▶

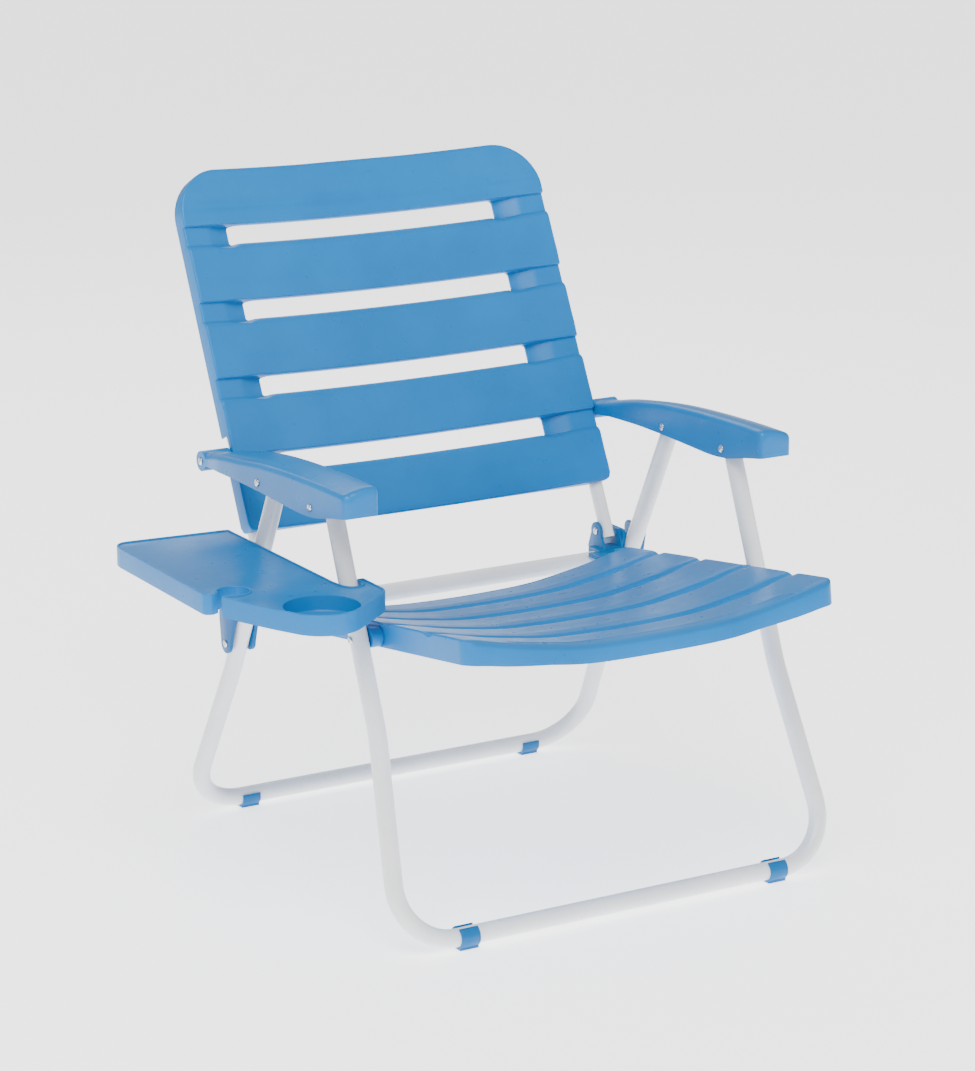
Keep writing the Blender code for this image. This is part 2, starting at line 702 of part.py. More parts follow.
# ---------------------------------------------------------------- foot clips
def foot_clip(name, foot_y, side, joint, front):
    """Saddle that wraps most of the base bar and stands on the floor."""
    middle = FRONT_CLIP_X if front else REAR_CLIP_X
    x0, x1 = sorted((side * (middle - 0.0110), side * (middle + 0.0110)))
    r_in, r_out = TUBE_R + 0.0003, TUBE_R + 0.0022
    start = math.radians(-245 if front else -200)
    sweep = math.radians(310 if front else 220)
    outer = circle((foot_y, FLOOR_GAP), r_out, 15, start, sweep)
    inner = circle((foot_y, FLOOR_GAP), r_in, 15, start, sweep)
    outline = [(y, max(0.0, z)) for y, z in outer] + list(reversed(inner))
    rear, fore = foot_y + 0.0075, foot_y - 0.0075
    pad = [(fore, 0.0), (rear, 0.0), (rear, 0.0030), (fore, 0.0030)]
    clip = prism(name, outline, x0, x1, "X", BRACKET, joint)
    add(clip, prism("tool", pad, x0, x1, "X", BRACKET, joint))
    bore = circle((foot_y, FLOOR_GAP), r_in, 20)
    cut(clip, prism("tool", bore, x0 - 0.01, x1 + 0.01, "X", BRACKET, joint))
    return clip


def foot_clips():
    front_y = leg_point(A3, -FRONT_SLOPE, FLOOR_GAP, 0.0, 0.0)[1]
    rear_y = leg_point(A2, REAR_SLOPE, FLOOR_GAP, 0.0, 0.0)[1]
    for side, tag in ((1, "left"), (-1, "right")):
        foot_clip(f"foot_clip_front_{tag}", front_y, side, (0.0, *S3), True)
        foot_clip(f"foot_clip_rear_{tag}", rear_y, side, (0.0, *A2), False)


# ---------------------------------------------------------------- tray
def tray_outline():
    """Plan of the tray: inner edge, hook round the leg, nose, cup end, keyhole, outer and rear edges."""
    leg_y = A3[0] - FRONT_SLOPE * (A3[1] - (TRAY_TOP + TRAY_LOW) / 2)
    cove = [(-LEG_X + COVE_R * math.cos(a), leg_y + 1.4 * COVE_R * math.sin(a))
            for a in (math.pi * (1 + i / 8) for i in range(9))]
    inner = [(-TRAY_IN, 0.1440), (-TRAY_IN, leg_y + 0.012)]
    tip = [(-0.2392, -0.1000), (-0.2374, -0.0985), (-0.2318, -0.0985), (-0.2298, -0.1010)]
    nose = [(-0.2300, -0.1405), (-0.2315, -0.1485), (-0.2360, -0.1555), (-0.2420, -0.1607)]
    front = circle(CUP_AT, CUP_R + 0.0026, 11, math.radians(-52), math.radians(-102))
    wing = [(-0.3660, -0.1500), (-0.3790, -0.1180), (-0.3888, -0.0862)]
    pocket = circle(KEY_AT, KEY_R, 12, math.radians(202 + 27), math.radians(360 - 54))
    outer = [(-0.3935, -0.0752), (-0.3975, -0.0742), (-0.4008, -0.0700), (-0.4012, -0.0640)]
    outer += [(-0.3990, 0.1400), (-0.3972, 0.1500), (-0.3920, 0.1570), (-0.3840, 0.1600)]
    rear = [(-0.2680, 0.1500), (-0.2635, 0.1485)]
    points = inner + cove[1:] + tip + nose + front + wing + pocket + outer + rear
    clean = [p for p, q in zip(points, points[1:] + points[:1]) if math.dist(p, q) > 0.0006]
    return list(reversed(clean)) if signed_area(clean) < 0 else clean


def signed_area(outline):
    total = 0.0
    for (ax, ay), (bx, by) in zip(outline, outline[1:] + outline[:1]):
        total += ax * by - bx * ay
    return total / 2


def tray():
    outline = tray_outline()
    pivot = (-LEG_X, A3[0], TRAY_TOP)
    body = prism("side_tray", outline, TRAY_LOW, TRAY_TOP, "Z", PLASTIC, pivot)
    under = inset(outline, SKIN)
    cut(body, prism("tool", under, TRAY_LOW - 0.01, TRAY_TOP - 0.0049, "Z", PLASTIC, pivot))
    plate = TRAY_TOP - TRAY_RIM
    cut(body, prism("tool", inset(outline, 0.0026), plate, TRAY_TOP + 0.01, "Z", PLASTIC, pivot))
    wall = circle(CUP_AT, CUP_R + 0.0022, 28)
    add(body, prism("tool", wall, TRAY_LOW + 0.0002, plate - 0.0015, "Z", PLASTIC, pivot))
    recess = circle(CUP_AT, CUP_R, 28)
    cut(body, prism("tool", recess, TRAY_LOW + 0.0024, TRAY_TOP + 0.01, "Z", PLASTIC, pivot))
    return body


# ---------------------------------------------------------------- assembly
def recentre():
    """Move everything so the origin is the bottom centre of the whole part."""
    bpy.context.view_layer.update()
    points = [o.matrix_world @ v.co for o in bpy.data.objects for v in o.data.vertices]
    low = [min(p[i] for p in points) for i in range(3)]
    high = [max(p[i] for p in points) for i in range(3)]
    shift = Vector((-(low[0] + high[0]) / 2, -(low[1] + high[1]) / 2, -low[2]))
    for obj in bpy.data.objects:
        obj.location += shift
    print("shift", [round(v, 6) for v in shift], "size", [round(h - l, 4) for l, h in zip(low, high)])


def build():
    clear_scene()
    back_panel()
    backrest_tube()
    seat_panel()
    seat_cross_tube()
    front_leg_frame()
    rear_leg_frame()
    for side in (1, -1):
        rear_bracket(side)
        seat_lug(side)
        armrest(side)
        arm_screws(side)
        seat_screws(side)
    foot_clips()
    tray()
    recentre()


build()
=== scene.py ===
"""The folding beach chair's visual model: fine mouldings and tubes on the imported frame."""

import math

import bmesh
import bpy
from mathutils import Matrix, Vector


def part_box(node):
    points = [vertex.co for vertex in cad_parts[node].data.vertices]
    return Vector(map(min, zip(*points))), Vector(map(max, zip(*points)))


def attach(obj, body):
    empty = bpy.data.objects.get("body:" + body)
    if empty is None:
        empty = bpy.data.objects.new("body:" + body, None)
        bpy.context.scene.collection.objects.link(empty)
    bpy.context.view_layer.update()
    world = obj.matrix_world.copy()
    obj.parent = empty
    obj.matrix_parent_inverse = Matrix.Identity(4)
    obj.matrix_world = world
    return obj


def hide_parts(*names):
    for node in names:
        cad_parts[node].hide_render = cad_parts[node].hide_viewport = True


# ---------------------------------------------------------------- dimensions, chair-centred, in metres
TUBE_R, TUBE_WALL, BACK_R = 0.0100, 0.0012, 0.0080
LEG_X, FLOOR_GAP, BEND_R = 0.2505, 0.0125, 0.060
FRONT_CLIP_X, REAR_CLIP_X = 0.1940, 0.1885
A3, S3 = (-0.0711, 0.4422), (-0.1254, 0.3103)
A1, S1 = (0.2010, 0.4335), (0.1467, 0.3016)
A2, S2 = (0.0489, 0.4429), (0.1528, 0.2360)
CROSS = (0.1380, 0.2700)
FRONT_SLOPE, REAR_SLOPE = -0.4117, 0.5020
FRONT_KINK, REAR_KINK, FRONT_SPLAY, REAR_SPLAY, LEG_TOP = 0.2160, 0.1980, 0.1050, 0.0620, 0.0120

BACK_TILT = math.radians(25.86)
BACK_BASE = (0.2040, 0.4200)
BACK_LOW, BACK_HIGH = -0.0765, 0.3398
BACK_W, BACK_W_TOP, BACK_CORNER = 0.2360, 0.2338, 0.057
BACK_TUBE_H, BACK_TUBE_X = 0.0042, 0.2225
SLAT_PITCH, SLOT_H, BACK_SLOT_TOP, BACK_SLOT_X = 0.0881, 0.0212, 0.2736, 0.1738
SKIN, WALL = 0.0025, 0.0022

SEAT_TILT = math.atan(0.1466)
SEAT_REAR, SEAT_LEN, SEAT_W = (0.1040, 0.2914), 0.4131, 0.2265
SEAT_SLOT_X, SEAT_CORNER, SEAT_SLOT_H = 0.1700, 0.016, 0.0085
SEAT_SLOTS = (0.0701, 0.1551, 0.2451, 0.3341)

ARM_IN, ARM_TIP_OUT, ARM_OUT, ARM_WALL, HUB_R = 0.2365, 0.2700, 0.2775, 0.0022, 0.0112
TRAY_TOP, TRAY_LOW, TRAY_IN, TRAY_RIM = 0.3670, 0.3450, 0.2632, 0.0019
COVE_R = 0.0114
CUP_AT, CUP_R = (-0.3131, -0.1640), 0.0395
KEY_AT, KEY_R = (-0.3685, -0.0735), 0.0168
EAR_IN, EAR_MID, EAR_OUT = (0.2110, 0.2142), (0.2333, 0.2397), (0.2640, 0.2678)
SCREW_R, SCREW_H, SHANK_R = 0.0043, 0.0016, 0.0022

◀

▶ _Aim_
Extract the run of lines that opens with the line containing "seat_panel()" and closes with the line containing "points = [vertex.co"; reproduce it exactly and add nothing.

▶ _Response to this task_
    seat_panel()
    seat_cross_tube()
    front_leg_frame()
    rear_leg_frame()
    for side in (1, -1):
        rear_bracket(side)
        seat_lug(side)
        armrest(side)
        arm_screws(side)
        seat_screws(side)
    foot_clips()
    tray()
    recentre()


build()
=== scene.py ===
"""The folding beach chair's visual model: fine mouldings and tubes on the imported frame."""

import math

import bmesh
import bpy
from mathutils import Matrix, Vector


def part_box(node):
    points = [vertex.co for vertex in cad_parts[node].data.vertices]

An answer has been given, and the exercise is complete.